[Raw records]
· · · · ·

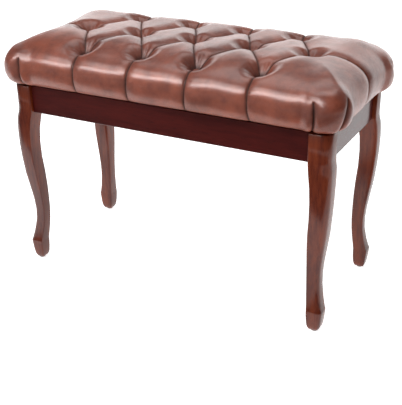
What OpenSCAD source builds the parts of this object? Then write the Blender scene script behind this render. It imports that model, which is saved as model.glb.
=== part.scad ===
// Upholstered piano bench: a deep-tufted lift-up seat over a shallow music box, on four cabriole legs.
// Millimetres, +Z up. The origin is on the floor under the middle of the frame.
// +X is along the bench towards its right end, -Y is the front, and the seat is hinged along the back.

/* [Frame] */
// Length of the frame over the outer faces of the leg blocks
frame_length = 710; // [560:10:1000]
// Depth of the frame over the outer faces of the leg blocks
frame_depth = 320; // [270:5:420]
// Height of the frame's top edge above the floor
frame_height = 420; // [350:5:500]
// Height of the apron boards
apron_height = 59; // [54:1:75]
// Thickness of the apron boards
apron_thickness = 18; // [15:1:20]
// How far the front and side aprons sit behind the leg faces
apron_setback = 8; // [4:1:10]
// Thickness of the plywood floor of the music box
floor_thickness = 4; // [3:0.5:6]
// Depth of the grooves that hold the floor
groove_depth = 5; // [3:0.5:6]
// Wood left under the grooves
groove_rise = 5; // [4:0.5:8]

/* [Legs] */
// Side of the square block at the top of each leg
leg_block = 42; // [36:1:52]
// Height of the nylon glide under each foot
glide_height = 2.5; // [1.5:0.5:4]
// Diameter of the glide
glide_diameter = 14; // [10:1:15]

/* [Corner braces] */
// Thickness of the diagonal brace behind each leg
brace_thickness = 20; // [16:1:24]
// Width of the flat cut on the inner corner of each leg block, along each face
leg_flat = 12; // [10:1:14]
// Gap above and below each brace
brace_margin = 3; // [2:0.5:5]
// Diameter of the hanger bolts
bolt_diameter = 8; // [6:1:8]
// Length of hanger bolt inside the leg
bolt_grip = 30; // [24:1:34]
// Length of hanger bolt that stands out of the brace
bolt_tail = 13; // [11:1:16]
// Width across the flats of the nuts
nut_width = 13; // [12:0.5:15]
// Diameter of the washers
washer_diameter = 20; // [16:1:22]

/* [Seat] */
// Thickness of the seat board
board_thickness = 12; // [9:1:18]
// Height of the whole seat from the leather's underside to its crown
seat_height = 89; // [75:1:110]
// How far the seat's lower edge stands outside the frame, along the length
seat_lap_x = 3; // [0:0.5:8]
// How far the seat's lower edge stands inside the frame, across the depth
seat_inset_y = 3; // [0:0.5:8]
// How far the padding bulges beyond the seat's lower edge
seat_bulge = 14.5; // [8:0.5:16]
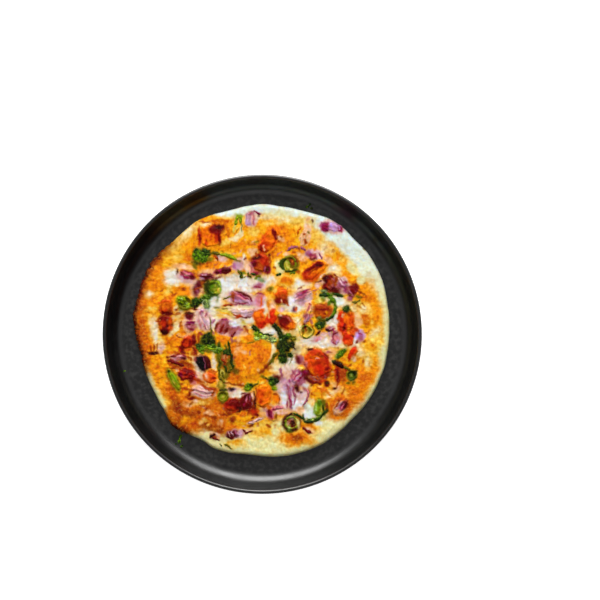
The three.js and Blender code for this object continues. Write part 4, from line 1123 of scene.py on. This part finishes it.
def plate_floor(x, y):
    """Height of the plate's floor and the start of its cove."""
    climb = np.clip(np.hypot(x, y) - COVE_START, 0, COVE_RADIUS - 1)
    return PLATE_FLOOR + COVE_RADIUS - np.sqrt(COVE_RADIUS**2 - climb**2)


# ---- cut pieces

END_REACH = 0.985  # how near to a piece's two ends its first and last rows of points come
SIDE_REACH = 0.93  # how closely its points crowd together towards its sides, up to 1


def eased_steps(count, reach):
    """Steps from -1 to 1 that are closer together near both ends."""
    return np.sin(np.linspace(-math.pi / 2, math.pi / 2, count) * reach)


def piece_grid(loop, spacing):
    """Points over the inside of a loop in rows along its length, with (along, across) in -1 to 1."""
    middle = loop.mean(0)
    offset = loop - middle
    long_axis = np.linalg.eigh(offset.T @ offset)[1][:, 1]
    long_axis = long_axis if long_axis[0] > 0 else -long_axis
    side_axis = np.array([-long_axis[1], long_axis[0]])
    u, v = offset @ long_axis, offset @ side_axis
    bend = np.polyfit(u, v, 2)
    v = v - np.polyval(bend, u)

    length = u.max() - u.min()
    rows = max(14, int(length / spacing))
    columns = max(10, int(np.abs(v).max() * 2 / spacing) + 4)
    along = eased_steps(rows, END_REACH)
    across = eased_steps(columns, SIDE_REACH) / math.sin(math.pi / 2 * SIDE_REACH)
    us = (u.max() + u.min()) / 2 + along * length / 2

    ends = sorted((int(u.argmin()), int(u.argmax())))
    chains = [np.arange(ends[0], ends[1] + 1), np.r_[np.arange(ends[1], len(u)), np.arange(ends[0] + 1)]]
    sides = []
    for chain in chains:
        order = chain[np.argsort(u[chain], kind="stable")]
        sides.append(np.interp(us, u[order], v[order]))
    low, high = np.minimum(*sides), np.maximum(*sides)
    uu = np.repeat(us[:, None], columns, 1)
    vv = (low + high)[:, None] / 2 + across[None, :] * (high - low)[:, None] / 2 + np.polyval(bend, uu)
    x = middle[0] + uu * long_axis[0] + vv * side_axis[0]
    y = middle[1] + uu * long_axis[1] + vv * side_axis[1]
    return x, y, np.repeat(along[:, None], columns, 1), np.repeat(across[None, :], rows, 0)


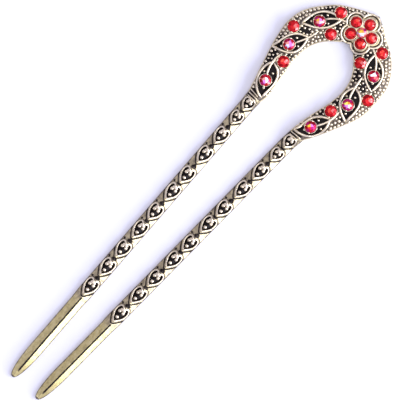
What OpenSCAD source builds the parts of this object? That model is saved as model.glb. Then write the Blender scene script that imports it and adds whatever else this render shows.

· · · · ·

**INSTRUCTIONS TO FOLLOW**
Return the material exactly as it stands.

**RESULT BELOW**
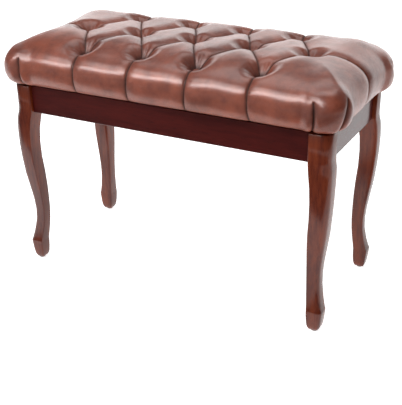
What OpenSCAD source builds the parts of this object? Then write the Blender scene script behind this render. It imports that model, which is saved as model.glb.
=== part.scad ===
// Upholstered piano bench: a deep-tufted lift-up seat over a shallow music box, on four cabriole legs.
// Millimetres, +Z up. The origin is on the floor under the middle of the frame.
// +X is along the bench towards its right end, -Y is the front, and the seat is hinged along the back.

/* [Frame] */
// Length of the frame over the outer faces of the leg blocks
frame_length = 710; // [560:10:1000]
// Depth of the frame over the outer faces of the leg blocks
frame_depth = 320; // [270:5:420]
// Height of the frame's top edge above the floor
frame_height = 420; // [350:5:500]
// Height of the apron boards
apron_height = 59; // [54:1:75]
// Thickness of the apron boards
apron_thickness = 18; // [15:1:20]
// How far the front and side aprons sit behind the leg faces
apron_setback = 8; // [4:1:10]
// Thickness of the plywood floor of the music box
floor_thickness = 4; // [3:0.5:6]
// Depth of the grooves that hold the floor
groove_depth = 5; // [3:0.5:6]
// Wood left under the grooves
groove_rise = 5; // [4:0.5:8]

/* [Legs] */
// Side of the square block at the top of each leg
leg_block = 42; // [36:1:52]
// Height of the nylon glide under each foot
glide_height = 2.5; // [1.5:0.5:4]
// Diameter of the glide
glide_diameter = 14; // [10:1:15]

/* [Corner braces] */
// Thickness of the diagonal brace behind each leg
brace_thickness = 20; // [16:1:24]
// Width of the flat cut on the inner corner of each leg block, along each face
leg_flat = 12; // [10:1:14]
// Gap above and below each brace
brace_margin = 3; // [2:0.5:5]
// Diameter of the hanger bolts
bolt_diameter = 8; // [6:1:8]
// Length of hanger bolt inside the leg
bolt_grip = 30; // [24:1:34]
// Length of hanger bolt that stands out of the brace
bolt_tail = 13; // [11:1:16]
// Width across the flats of the nuts
nut_width = 13; // [12:0.5:15]
// Diameter of the washers
washer_diameter = 20; // [16:1:22]

/* [Seat] */
// Thickness of the seat board
board_thickness = 12; // [9:1:18]
// Height of the whole seat from the leather's underside to its crown
seat_height = 89; // [75:1:110]
// How far the seat's lower edge stands outside the frame, along the length
seat_lap_x = 3; // [0:0.5:8]
// How far the seat's lower edge stands inside the frame, across the depth
seat_inset_y = 3; // [0:0.5:8]
// How far the padding bulges beyond the seat's lower edge
seat_bulge = 14.5; // [8:0.5:16]
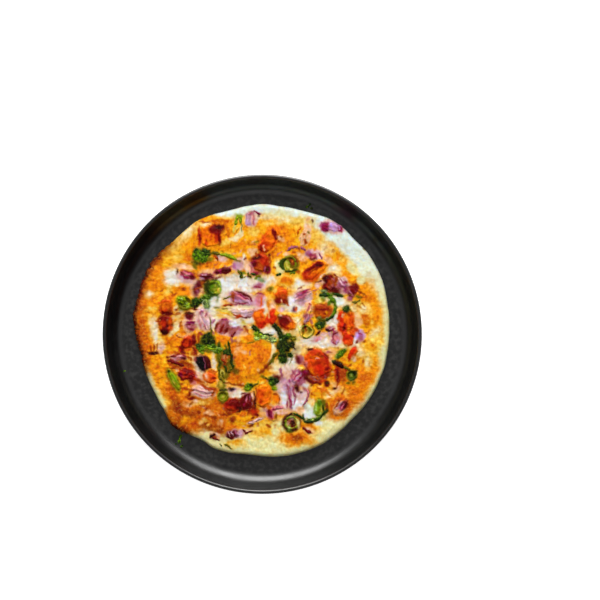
The three.js and Blender code for this object continues. Write part 4, from line 1123 of scene.py on. This part finishes it.
def plate_floor(x, y):
    """Height of the plate's floor and the start of its cove."""
    climb = np.clip(np.hypot(x, y) - COVE_START, 0, COVE_RADIUS - 1)
    return PLATE_FLOOR + COVE_RADIUS - np.sqrt(COVE_RADIUS**2 - climb**2)


# ---- cut pieces

END_REACH = 0.985  # how near to a piece's two ends its first and last rows of points come
SIDE_REACH = 0.93  # how closely its points crowd together towards its sides, up to 1


def eased_steps(count, reach):
    """Steps from -1 to 1 that are closer together near both ends."""
    return np.sin(np.linspace(-math.pi / 2, math.pi / 2, count) * reach)


def piece_grid(loop, spacing):
    """Points over the inside of a loop in rows along its length, with (along, across) in -1 to 1."""
    middle = loop.mean(0)
    offset = loop - middle
    long_axis = np.linalg.eigh(offset.T @ offset)[1][:, 1]
    long_axis = long_axis if long_axis[0] > 0 else -long_axis
    side_axis = np.array([-long_axis[1], long_axis[0]])
    u, v = offset @ long_axis, offset @ side_axis
    bend = np.polyfit(u, v, 2)
    v = v - np.polyval(bend, u)

    length = u.max() - u.min()
    rows = max(14, int(length / spacing))
    columns = max(10, int(np.abs(v).max() * 2 / spacing) + 4)
    along = eased_steps(rows, END_REACH)
    across = eased_steps(columns, SIDE_REACH) / math.sin(math.pi / 2 * SIDE_REACH)
    us = (u.max() + u.min()) / 2 + along * length / 2

    ends = sorted((int(u.argmin()), int(u.argmax())))
    chains = [np.arange(ends[0], ends[1] + 1), np.r_[np.arange(ends[1], len(u)), np.arange(ends[0] + 1)]]
    sides = []
    for chain in chains:
        order = chain[np.argsort(u[chain], kind="stable")]
        sides.append(np.interp(us, u[order], v[order]))
    low, high = np.minimum(*sides), np.maximum(*sides)
    uu = np.repeat(us[:, None], columns, 1)
    vv = (low + high)[:, None] / 2 + across[None, :] * (high - low)[:, None] / 2 + np.polyval(bend, uu)
    x = middle[0] + uu * long_axis[0] + vv * side_axis[0]
    y = middle[1] + uu * long_axis[1] + vv * side_axis[1]
    return x, y, np.repeat(along[:, None], columns, 1), np.repeat(across[None, :], rows, 0)


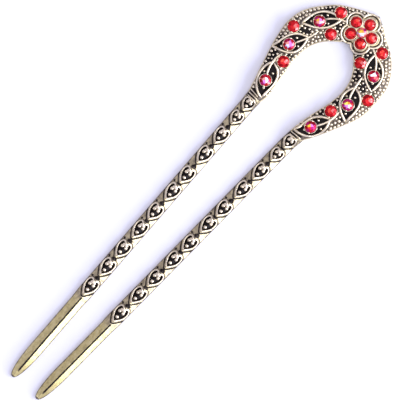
What OpenSCAD source builds the parts of this object? That model is saved as model.glb. Then write the Blender scene script that imports it and adds whatever else this render shows.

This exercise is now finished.